According to a Canadian research institute, the cell phones of nearly three dozen journalists and activists in El Salvador, some of whom were investigating alleged state corruption, have been hacked since mid-2020 and implanted with sophisticated spyware typically available only to governments and law enforcement.
The alleged attacks were uncovered late last year by The Citizen Lab, which analyses malware at the University of Toronto’s Munk School of Global Affairs, and came amid an increasingly hostile atmosphere in El Salvador for media and rights organizations under populist President Nayib Bukele. Amnesty International, a human-rights organization that worked with Citizen Lab on the inquiry, says it later corroborated a sampling of Citizen Lab’s results using its own technical arm.
Citizen Lab discovered evidence of intrusions on the phones between July 2020 and November 2021, according to the organization. It stated that it was unable to determine who was responsible for the deployment of the Israeli-designed spyware. The program, known as Pegasus, has been purchased by state players all around the world, with some of them using it to spy on journalists.
According to Scott-Railton, a senior researcher at Citizen Lab, “the heavy concentration on editors, reporters, and activists working inside that one Central American country hints to a local client with a specific interest in their activities.”
During the time of the purported infiltrations with Pegasus, El Faro reported extensively on scandals involving Bukele’s government, including allegations that he was negotiating a financial deal with El Salvador’s violent street gangs to reduce the homicide rate to boost popular support for the president’s New Ideas party.
Bukele, who spars frequently with the press, publicly condemned El Faro’s reporting on those purported talks as “ridiculous” and “false information” in a September 3, 2020, Twitter post.
Phone snooping isn’t new to El Salvador, according to Citizen Lab. It alleged in a 2020 report that El Salvador was among at least 25 countries using a bulk surveillance technology made by an Israeli company called Circles. The Circles technology differs from Pegasus in that it vacuums up data from the global phone network instead of planting spyware on specific devices. The report claimed the Circles system had been in operation in El Salvador since 2017. Circles could not immediately be reached for comment.

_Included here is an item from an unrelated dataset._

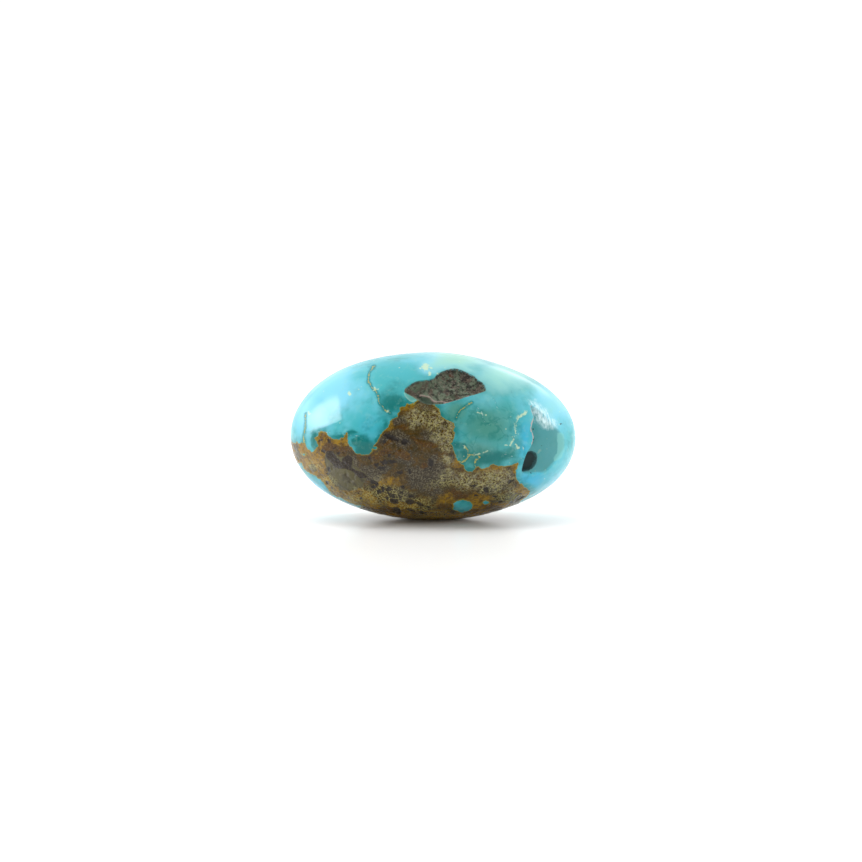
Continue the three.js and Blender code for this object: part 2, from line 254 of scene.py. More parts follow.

Sofia Medina, Bukele’s communications secretary, noted that his administration was not in power in 2017 and claimed, without providing evidence, that the alleged Pegasus attacks appeared to be a continuation of surveillance launched by an unknown “powerful group.”
Citizen Lab’s latest investigation in El Salvador was conducted as a collaboration with digital-rights group Access Now, with investigative assistance from human-rights groups Frontline Defenders, SocialTIC, and Fundacion Acceso.